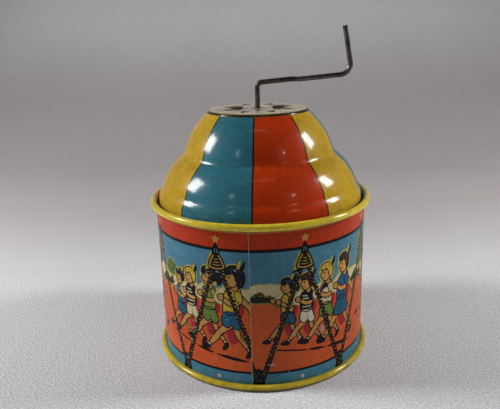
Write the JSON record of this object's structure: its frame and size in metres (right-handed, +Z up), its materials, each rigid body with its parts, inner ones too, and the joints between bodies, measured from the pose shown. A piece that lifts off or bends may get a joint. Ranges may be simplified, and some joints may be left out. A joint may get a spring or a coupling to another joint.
{
  "type": "hand-cranked tin musical toy",
  "caption": "Round printed tin drum with a stepped dome lid and a bent wire crank on top that turns a plucked tine movement inside.",
  "frame": {"origin": "on the drum's axis, in the plane that the base bead stands on", "axes": "+Z up along the drum's axis and the crank shaft, +X along the crank's arm at rest, -Y towards the front of the print"},
  "size_m": [0.09, 0.09, 0.1305],
  "materials": {
    "printed_wall": "litho-printed and varnished tinplate, glossy, light scuffs",
    "printed_dome": "litho-printed and varnished tinplate, glossy, light scuffs",
    "yellow_tin": "yellow litho varnish, worn through to tin on the edge",
    "bright_tin": "bare tinplate, dulled",
    "cast_zinc": "zinc die casting, matte grey",
    "plated_screw": "zinc plated steel",
    "brass": "turned brass, dulled",
    "crank_steel": "drawn steel wire, oxidised dark",
    "spring_steel": "tempered spring steel"
  },
  "bodies": {
    "case": {"drum_wall": "printed_wall", "base_pan": "yellow_tin", "dome_lid": "printed_dome", "bridge_frame": "bright_tin", "comb_plate": "cast_zinc", "comb_screws": "plated_screw", "lower_bush": "brass", "thrust_washer": "plated_screw", "tine_01": "spring_steel", "tine_02": "spring_steel", "tine_03": "spring_steel", "tine_04": "spring_steel", "tine_05": "spring_steel", "tine_06": "spring_steel", "tine_07": "spring_steel", "tine_08": "spring_steel", "tine_09": "spring_steel", "tine_10": "spring_steel", "tine_11": "spring_steel", "tine_12": "spring_steel"},
    "crank": {"crank_wire": "crank_steel", "rotor_hub": "brass", "plectrum_1": "spring_steel", "plectrum_2": "spring_steel", "plectrum_3": "spring_steel", "hub_pin": "plated_screw", "end_washer": "plated_screw", "end_clip": "spring_steel"}
  },
  "joints": [
    {"name": "crank_spin", "type": "hinge", "parent": "case", "child": "crank", "pos_m": [0, 0, 0.1], "axis": [0, 0, 1], "continuous": true}
  ]
}
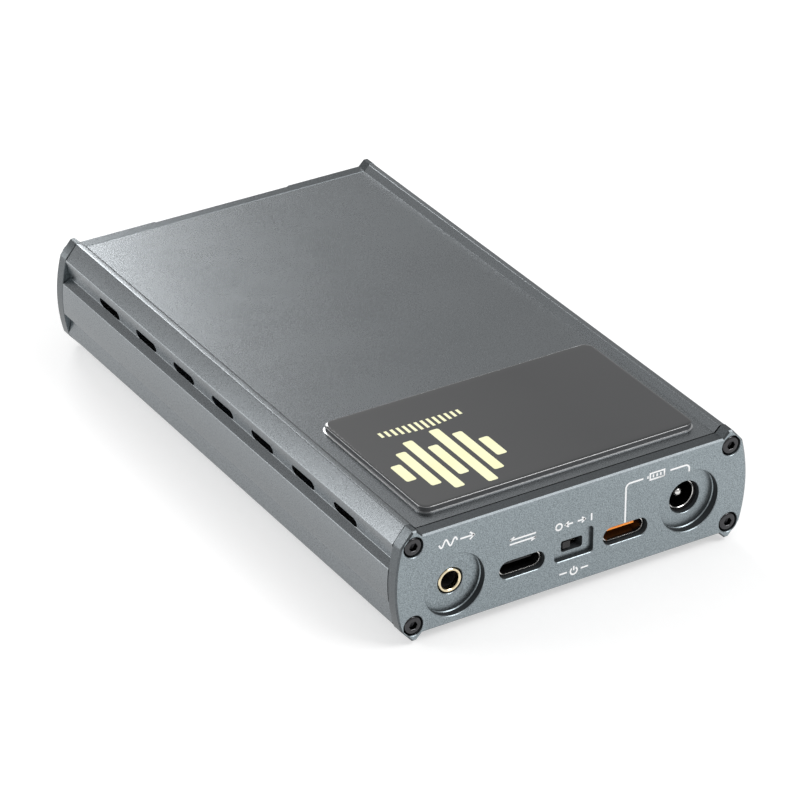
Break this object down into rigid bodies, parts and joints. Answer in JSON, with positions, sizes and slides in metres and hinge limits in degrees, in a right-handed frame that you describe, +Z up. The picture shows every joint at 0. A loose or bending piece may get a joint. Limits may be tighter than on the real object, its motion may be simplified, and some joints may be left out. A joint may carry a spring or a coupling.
{
  "type": "desktop dac",
  "caption": "Flat battery DAC and headphone amplifier in a grooved aluminium extrusion, with sockets and a slide switch at the rear and a volume knob in front.",
  "frame": {"origin": "centre of the footprint, on the plane that the rubber feet stand on", "axes": "+Z up; +Y along the case towards the connector panel, so the volume knob and headphone sockets face -Y; +X to the right seen from the knob end"},
  "size_m": [0.0754, 0.1368, 0.0236],
  "materials": {
    "case": "fine bead-blasted grey anodising",
    "panel": "fine bead-blasted grey anodising",
    "window": "dark glossy glass",
    "knob": "dark anodised, satin",
    "screw": "black oxide",
    "steel": "plated sheet steel",
    "gold": "gold-plated",
    "black_plastic": "black moulding",
    "orange_plastic": "orange moulding",
    "chip": "matt black",
    "board": "green solder mask",
    "ribbon": "amber film",
    "light_pipe": "clear moulding",
    "plug": "natural nylon",
    "battery": "blue shrink film",
    "lead": "red insulation",
    "rubber": "black rubber"
  },
  "bodies": {
    "case": {"body_shell": "case", "rear_panel": "panel", "front_panel": "panel", "glass_window": "window", "window_tape": "rubber", "display_module": "chip", "display_ribbon": "ribbon", "rear_screw_1": "screw", "rear_screw_2": "screw", "rear_screw_3": "screw", "rear_screw_4": "screw", "front_screw_1": "screw", "front_screw_2": "screw", "front_screw_3": "screw", "front_screw_4": "screw", "data_port_shell": "steel", "data_port_tongue": "black_plastic", "charge_port_shell": "steel", "charge_port_tongue": "orange_plastic", "dc_jack_body": "black_plastic", "dc_jack_sleeve": "steel", "dc_jack_pin": "steel", "aux_jack_body": "black_plastic", "aux_jack_ring": "gold", "power_switch_frame": "steel", "phones_jack_body": "black_plastic", "phones_jack_ring": "panel", "line_jack_body": "black_plastic", "line_jack_ring": "gold", "volume_pot": "steel", "mode_switch": "black_plastic", "gain_switch": "black_plastic", "light_pipe": "light_pipe", "status_light": "plug", "main_board": "board", "shield_can": "steel", "dac_chip": "chip", "receiver_chip": "chip", "opamp_left": "chip", "opamp_right": "chip", "output_capacitor_left": "steel", "output_capacitor_right": "steel", "charger_coil": "chip", "battery_pack": "battery", "battery_foam": "rubber", "battery_lead": "lead", "battery_plug": "plug", "foot_1": "rubber", "foot_2": "rubber", "foot_3": "rubber", "foot_4": "rubber"},
    "volume_control": {"volume_knob": "knob", "volume_shaft": "steel", "knob_grub_screw": "screw"},
    "power_switch": {"power_slider": "black_plastic"},
    "mode_key": {"mode_button": "panel"},
    "gain_key": {"gain_button": "panel"}
  },
  "joints": [
    {"name": "volume_turn", "type": "hinge", "parent": "case", "child": "volume_control", "pos_m": [0.0245, -0.0616, 0.0122], "axis": [0, 1, 0], "range_deg": [-150, 150]},
    {"name": "power_slide", "type": "slide", "parent": "case", "child": "power_switch", "axis": [-1, 0, 0], "range_m": [0, 0.002]},
    {"name": "mode_press", "type": "slide", "parent": "case", "child": "mode_key", "axis": [0, 1, 0], "range_m": [0, 0.0005], "stiffness_N_per_m": 500, "springref_m": -0.0005},
    {"name": "gain_press", "type": "slide", "parent": "case", "child": "gain_key", "axis": [0, 1, 0], "range_m": [0, 0.0005], "stiffness_N_per_m": 500, "springref_m": -0.0005}
  ]
}
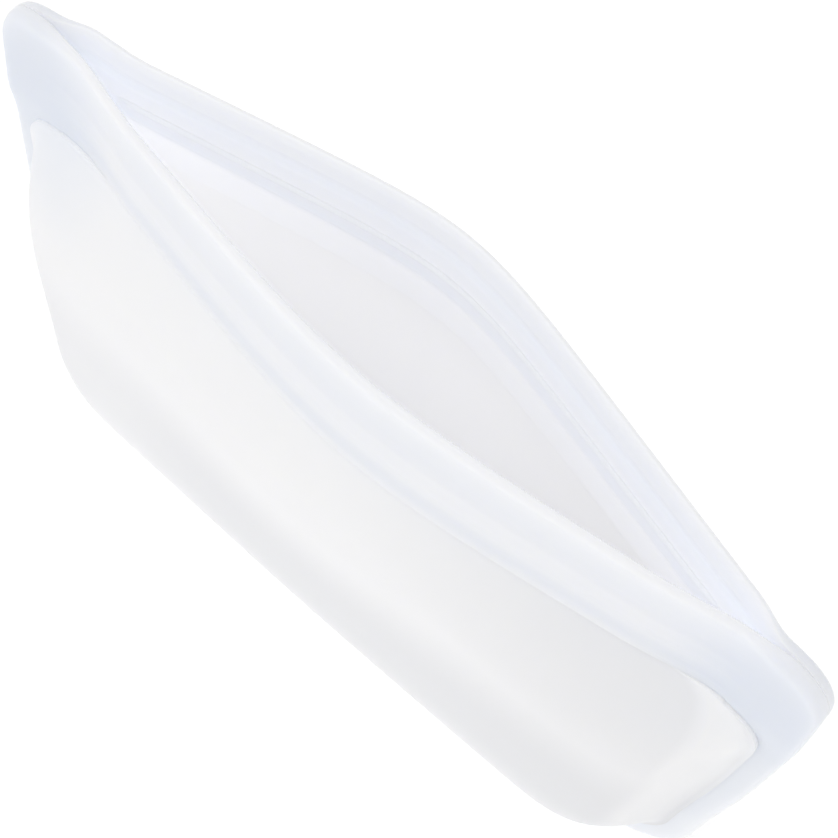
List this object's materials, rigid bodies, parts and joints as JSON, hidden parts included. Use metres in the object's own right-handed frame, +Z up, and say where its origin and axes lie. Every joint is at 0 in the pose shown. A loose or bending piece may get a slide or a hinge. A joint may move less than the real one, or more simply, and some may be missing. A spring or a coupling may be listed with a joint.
{
  "type": "reusable silicone bag",
  "caption": "Flat reusable silicone food bag, pillow shaped walls inside a bonded margin, with a thick bowed press-seal mouth that closes flat and opens further.",
  "frame": {"origin": "middle of the bottom seam's underside, in the plane of the bonded margin", "axes": "+X along the mouth, +Y towards the back, front wall faces -Y, +Z up to the mouth"},
  "size_m": [0.1976, 0.0517, 0.134],
  "materials": {
    "front_wall": "frosted translucent silicone, satin",
    "back_wall": "frosted translucent silicone, satin",
    "left_side_seam": "frosted translucent silicone, satin",
    "right_side_seam": "frosted translucent silicone, satin",
    "bottom_seam": "frosted translucent silicone, satin",
    "left_corner_tab": "frosted translucent silicone, satin",
    "right_corner_tab": "frosted translucent silicone, satin",
    "front_lip_left": "frosted translucent silicone, satin",
    "front_seal_track_left": "frosted translucent silicone, satin",
    "front_lip_middle": "frosted translucent silicone, satin",
    "front_seal_track_middle": "frosted translucent silicone, satin",
    "front_lip_right": "frosted translucent silicone, satin",
    "front_seal_track_right": "frosted translucent silicone, satin",
    "back_lip_left": "frosted translucent silicone, satin",
    "back_seal_rib_left": "frosted translucent silicone, satin",
    "back_lip_middle": "frosted translucent silicone, satin",
    "back_seal_rib_middle": "frosted translucent silicone, satin",
    "back_lip_right": "frosted translucent silicone, satin",
    "back_seal_rib_right": "frosted translucent silicone, satin"
  },
  "bodies": {
    "pouch": {"front_wall": "front_wall", "back_wall": "back_wall", "left_side_seam": "left_side_seam", "right_side_seam": "right_side_seam", "bottom_seam": "bottom_seam", "left_corner_tab": "left_corner_tab", "right_corner_tab": "right_corner_tab"},
    "front_lip_left": {"front_lip_left": "front_lip_left", "front_seal_track_left": "front_seal_track_left"},
    "front_lip_middle": {"front_lip_middle": "front_lip_middle", "front_seal_track_middle": "front_seal_track_middle"},
    "front_lip_right": {"front_lip_right": "front_lip_right", "front_seal_track_right": "front_seal_track_right"},
    "back_lip_left": {"back_lip_left": "back_lip_left", "back_seal_rib_left": "back_seal_rib_left"},
    "back_lip_middle": {"back_lip_middle": "back_lip_middle", "back_seal_rib_middle": "back_seal_rib_middle"},
    "back_lip_right": {"back_lip_right": "back_lip_right", "back_seal_rib_right": "back_seal_rib_right"}
  },
  "joints": [
    {"name": "front_lip_close", "type": "slide", "parent": "pouch", "child": "front_lip_middle", "axis": [0, 1, 0], "range_m": [-0.01, 0.0101]},
    {"name": "front_lip_left_fold", "type": "hinge", "parent": "pouch", "child": "front_lip_left", "pos_m": [-0.0875, -0.0023, 0.1032], "axis": [0, 0, 1], "range_deg": [-8.5, 8.6]},
    {"name": "front_lip_right_fold", "type": "hinge", "parent": "pouch", "child": "front_lip_right", "pos_m": [0.0875, -0.0023, 0.1032], "axis": [0, 0, -1], "range_deg": [-8.5, 8.6]},
    {"name": "back_lip_close", "type": "slide", "parent": "pouch", "child": "back_lip_middle", "axis": [0, -1, 0], "range_m": [-0.01, 0.0154]},
    {"name": "back_lip_left_fold", "type": "hinge", "parent": "pouch", "child": "back_lip_left", "pos_m": [-0.0875, 0.0023, 0.1032], "axis": [0, 0, -1], "range_deg": [-8.4, 12.7]},
    {"name": "back_lip_right_fold", "type": "hinge", "parent": "pouch", "child": "back_lip_right", "pos_m": [0.0875, 0.0023, 0.1032], "axis": [0, 0, 1], "range_deg": [-8.4, 12.7]}
  ],
  "couplings": [
    {"joint": "front_lip_left_fold", "follows": "front_lip_close", "rad_per_m": 14.29},
    {"joint": "front_lip_right_fold", "follows": "front_lip_close", "rad_per_m": 14.29},
    {"joint": "back_lip_left_fold", "follows": "back_lip_close", "rad_per_m": 14.08},
    {"joint": "back_lip_right_fold", "follows": "back_lip_close", "rad_per_m": 14.08}
  ]
}
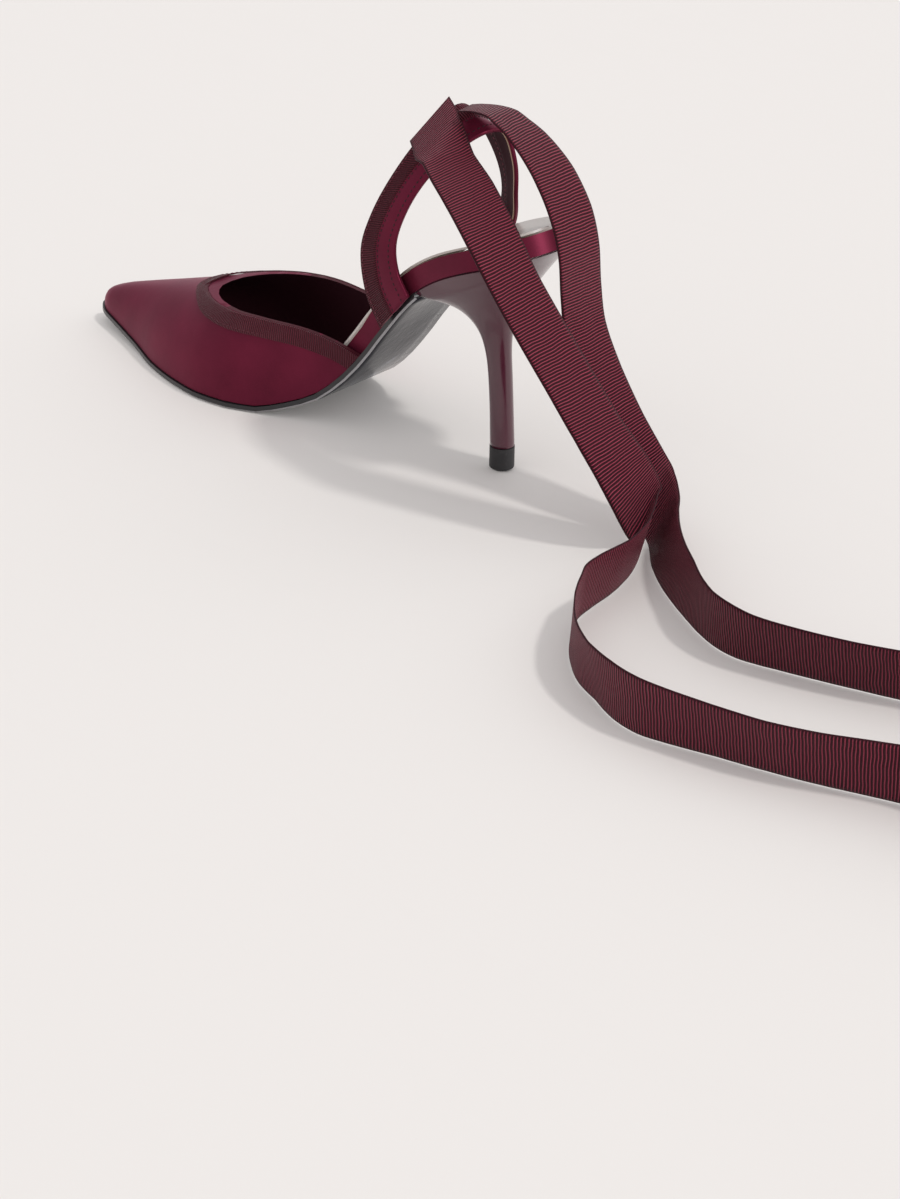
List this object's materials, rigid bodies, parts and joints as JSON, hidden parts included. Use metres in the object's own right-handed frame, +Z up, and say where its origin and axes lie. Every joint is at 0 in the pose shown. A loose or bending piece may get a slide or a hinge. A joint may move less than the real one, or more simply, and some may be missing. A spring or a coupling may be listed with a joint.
{
  "type": "backless pump",
  "caption": "Pointed satin pump with a slim high heel, open sides and a sling behind the ankle that carries long tie ribbons.",
  "frame": {"origin": "centre of the heel tip's underside, on the floor", "axes": "+Y from the heel to the toe, +X to the outer (lateral) side of the right foot, +Z up"},
  "size_m": [0.1563, 0.5263, 0.137],
  "materials": {
    "satin": "wine satin",
    "grosgrain": "ribbed dark wine grosgrain",
    "lacquer": "glossy dark wine lacquer",
    "sole": "smooth glossy grey sole sheet",
    "rubber": "matt black",
    "sock": "pale silvery lining leather"
  },
  "bodies": {
    "root": {"outsole": "sole", "insole_board": "satin", "heel_sock": "sock", "vamp": "satin", "topline_binding": "grosgrain", "heel": "lacquer", "toplift": "rubber", "sling": "satin", "ribbon_rear_tail": "grosgrain", "ribbon_front_tail": "grosgrain", "ribbon_rear_end": "satin", "ribbon_front_end": "satin"}
  },
  "joints": []
}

•••••

◆ EXERCISE TASK
Lines that hold the word "from" are the ones to return, every one of them.

◆ PROBLEM SOLUTION
Write the JSON record of this object's structure: its frame and size in metres (right-handed, +Z up), its materials, each rigid body with its parts, inner ones too, and the joints between bodies, measured from the pose shown. A piece that lifts off or bends may get a joint. Ranges may be simplified, and some joints may be left out. A joint may get a spring or a coupling to another joint.
  "frame": {"origin": "centre of the footprint, on the plane that the rubber feet stand on", "axes": "+Z up; +Y along the case towards the connector panel, so the volume knob and headphone sockets face -Y; +X to the right seen from the knob end"},
  "frame": {"origin": "centre of the heel tip's underside, on the floor", "axes": "+Y from the heel to the toe, +X to the outer (lateral) side of the right foot, +Z up"},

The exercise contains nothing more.